Traceback (most recent call last):
  File "/opt/conda/envs/coiled/lib/python3.8/site-packages/prefect/engine/task_runner.py", line 861, in get_task_run_state
    value = prefect.utilities.executors.run_task_with_timeout(
  File "/opt/conda/envs/coiled/lib/python3.8/site-packages/prefect/utilities/executors.py", line 328, in run_task_with_timeout
    return task.run(*args, **kwargs)  # type: ignore
  File "/tmp/ipykernel_29387/1929835160.py", line 61, in run_model
  File "/opt/conda/envs/coiled/lib/python3.8/site-packages/torch/nn/modules/module.py", line 673, in to
    return self._apply(convert)
  File "/opt/conda/envs/coiled/lib/python3.8/site-packages/torch/nn/modules/module.py", line 387, in _apply
    module._apply(fn)
  File "/opt/conda/envs/coiled/lib/python3.8/site-packages/torch/nn/modules/module.py", line 387, in _apply
    module._apply(fn)
  File "/opt/conda/envs/coiled/lib/python3.8/site-packages/torch/nn/modules/module.py", line 387, in _apply
    module._apply(fn)
  File "/opt/conda/envs/coiled/lib/python3.8/site-packages/torch/nn/modules/module.py", line 409, in _apply
    param_applied = fn(param)
  File "/opt/conda/envs/coiled/lib/python3.8/site-packages/torch/nn/modules/module.py", line 671, in convert
    return <http://t.to|t.to>(device, dtype if t.is_floating_point() or t.is_complex() else None, non_blocking)
  File "/opt/conda/envs/coiled/lib/python3.8/site-packages/torch/cuda/__init__.py", line 164, in _lazy_init
    raise AssertionError("Torch not compiled with CUDA enabled")
AssertionError: Torch not compiled with CUDA enabled
k
Hey @Brett Jurman, are you using DockerRun by chance?
b
Not that i know of
I'm not familiar with which component that would be
k
Have you tried installing
dask-cuda
in the software environment also?
b
i have not, i didn't think of doing that
k
I am just comparing against the list of packages they have here
b
Yeah thats what im basing it on
i don't think i need that necessarily, but ill try it now
ill let you know if that works, but i'd be slightly suprised.
here is my updated config:
Copy code
coiled.create_software_environment(
    name="gpu-env-cuda-dask",
    container="gpuci/miniconda-cuda:10.2-runtime-ubuntu18.04",
    conda={
        "channels": ["conda-forge", "defaults", "fastchan"],
        "dependencies": [
            "python==3.8",
            "pytorch",
            "torchvision",
            "cudatoolkit=10.2",
            "prefect", 
            "fastai",
            "scikit-image",
            "numpy",
            "dask",
            "bokeh>=0.13.0",
            "dask-cuda"
        ]
    })
k
I don’t know either if it’ll work but I suspect it’s needed to bring CUDA to the other workers (4 workers on a cluster by default.)
b
im giving it a try! thanks for the advie
k
If this still fails, I think this is more of a Coiled issue and I think they can help you better on their Slack channel
b
thanks, ill try them after
im about to test it
k
Saw you post in Coiled.
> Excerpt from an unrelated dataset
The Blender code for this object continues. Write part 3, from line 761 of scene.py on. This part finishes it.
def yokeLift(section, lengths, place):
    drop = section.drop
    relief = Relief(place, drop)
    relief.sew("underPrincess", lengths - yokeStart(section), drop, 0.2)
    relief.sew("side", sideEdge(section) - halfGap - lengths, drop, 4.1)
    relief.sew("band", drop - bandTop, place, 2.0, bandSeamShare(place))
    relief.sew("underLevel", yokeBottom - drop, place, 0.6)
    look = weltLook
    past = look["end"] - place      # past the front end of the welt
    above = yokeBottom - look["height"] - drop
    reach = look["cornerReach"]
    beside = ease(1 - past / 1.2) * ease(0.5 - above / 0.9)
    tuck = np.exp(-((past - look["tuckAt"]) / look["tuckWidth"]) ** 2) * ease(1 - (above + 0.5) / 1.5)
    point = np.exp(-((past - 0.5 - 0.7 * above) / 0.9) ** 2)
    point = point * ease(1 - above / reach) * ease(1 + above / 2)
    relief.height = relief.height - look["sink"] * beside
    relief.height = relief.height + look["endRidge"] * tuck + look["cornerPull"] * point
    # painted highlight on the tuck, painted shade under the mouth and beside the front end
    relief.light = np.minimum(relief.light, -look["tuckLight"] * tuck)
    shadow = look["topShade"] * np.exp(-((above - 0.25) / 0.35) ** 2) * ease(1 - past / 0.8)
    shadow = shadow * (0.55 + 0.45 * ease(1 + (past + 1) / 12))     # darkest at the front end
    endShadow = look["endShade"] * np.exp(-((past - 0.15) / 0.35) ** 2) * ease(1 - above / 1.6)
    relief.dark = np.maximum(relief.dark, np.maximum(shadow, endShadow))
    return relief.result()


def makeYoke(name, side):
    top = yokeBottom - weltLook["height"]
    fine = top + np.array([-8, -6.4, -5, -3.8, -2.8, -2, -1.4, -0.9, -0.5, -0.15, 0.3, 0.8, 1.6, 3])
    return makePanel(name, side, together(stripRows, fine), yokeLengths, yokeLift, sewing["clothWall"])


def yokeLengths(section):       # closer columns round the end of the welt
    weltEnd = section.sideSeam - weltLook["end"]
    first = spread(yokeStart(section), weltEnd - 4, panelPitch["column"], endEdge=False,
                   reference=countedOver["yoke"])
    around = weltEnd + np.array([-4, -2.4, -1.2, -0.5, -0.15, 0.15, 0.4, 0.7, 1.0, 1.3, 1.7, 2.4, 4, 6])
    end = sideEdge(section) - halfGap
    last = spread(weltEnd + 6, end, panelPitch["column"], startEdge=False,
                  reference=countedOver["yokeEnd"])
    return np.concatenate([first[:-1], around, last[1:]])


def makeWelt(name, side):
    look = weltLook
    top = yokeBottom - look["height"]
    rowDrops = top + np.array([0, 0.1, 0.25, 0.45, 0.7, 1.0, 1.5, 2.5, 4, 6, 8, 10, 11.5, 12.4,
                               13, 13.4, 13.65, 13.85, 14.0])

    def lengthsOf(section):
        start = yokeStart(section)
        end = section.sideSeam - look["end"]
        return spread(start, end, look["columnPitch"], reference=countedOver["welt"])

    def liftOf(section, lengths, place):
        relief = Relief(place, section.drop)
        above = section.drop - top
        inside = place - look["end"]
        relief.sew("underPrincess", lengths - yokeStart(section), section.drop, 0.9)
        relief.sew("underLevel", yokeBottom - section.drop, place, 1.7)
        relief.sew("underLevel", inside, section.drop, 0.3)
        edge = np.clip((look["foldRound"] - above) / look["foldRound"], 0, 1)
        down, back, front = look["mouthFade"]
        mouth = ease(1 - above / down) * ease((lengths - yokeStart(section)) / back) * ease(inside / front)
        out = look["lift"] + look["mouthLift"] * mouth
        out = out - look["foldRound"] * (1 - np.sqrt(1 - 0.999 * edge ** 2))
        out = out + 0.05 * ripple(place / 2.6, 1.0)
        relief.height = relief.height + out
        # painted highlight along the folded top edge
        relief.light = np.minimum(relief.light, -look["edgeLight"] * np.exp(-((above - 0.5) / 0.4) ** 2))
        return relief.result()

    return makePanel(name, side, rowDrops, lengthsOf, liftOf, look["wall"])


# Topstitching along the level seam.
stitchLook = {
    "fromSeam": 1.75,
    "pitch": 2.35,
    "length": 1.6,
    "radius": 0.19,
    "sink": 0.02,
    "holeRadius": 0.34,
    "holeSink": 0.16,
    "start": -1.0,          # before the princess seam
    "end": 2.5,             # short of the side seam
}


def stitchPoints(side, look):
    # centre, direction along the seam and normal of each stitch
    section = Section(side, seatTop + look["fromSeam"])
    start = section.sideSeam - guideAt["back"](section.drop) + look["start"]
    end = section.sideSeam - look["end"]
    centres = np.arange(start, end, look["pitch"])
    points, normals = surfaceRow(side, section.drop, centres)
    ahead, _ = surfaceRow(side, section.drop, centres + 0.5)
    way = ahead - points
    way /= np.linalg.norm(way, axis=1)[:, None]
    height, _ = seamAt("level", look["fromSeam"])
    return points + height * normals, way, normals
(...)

Actually I realized that this error might be caused by the agent not having the packages. Are you using a local agent? If your import statements are at the top, you would need them the libraries installed on the Local Agent.
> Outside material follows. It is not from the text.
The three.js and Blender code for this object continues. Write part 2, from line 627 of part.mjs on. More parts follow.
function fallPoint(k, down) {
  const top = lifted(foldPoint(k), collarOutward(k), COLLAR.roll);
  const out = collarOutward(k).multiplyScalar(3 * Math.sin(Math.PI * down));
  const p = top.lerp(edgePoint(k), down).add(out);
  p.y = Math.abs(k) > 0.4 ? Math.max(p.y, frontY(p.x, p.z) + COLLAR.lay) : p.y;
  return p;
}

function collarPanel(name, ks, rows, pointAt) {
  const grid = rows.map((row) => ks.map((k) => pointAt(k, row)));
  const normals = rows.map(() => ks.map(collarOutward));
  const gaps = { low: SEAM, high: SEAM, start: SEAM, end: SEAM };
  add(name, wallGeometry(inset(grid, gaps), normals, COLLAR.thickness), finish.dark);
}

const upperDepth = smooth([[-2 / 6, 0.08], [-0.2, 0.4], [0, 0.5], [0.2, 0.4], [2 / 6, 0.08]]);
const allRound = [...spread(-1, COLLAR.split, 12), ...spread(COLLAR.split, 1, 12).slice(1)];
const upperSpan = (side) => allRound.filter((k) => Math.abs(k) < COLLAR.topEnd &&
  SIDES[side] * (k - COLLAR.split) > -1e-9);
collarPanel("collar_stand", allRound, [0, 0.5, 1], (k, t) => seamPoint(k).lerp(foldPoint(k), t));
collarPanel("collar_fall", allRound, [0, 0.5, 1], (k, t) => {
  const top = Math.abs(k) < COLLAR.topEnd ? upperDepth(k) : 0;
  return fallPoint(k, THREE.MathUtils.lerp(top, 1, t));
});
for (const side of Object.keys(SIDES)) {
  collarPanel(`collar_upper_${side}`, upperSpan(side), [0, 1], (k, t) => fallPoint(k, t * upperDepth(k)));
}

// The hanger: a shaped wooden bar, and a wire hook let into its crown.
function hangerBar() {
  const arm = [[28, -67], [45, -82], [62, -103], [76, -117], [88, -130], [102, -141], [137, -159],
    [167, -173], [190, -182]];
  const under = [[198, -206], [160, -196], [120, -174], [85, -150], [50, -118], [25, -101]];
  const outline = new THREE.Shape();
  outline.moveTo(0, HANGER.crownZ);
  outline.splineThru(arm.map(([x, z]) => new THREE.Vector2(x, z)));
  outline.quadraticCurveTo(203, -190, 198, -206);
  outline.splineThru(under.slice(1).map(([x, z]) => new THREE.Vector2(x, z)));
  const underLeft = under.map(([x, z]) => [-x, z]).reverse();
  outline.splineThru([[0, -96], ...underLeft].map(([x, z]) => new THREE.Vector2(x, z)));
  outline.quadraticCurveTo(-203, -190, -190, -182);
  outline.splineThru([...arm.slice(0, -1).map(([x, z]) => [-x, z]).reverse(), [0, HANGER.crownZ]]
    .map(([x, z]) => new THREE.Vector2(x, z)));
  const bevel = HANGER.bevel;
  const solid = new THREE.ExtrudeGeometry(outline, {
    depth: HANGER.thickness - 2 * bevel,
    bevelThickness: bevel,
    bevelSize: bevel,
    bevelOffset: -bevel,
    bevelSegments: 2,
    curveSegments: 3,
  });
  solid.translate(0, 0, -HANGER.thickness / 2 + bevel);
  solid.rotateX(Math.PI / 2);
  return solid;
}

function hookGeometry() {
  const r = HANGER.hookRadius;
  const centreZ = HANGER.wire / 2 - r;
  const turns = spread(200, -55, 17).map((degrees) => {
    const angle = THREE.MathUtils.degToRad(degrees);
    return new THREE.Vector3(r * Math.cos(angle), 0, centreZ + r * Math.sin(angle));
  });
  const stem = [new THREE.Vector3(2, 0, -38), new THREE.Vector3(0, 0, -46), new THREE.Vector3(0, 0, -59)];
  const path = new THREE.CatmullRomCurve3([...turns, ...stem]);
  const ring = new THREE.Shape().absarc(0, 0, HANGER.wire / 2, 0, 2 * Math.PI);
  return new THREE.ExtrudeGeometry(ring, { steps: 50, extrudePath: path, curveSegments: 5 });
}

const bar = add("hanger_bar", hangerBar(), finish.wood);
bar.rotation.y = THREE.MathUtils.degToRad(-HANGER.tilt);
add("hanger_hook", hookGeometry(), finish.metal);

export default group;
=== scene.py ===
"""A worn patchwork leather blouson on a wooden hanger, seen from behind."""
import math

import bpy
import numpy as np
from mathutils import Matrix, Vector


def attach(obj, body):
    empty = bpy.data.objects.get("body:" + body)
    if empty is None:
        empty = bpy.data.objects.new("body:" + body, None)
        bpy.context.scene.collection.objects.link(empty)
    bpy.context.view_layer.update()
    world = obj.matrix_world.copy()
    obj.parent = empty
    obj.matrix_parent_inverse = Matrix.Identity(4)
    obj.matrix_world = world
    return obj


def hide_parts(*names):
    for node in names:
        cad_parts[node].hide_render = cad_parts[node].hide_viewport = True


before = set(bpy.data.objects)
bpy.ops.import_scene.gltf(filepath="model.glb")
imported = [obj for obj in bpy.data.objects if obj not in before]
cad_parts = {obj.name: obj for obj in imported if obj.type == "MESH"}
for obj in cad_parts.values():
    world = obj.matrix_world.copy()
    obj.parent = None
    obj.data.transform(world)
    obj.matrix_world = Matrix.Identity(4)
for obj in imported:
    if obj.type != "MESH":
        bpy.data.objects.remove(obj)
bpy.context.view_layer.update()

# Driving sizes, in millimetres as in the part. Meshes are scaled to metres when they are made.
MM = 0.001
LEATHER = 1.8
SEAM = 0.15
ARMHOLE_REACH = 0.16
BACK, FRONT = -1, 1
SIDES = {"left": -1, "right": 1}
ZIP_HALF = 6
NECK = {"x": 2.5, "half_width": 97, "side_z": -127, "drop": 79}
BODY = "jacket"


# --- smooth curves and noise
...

Are you running a registered flow or using
flow.run()
? Is the agent running on the same machine that you develop on?
b
Hey Sorry, I think we figured it out via the coiled thread. I am running it on the coiled cluster I think as you surmised. I think the missing thing is you need to use the VM backend + you should disable spot because you will probabl ynot get workers
k
Yeah I ran into the same problems as you until I followed Fabio’s suggestion on spot instances. I am honestly not 100% sure though that the GPU is detected and there still might be issues get Dask to detect those. Not sure. Glad we got something up though, it was my first time trying also.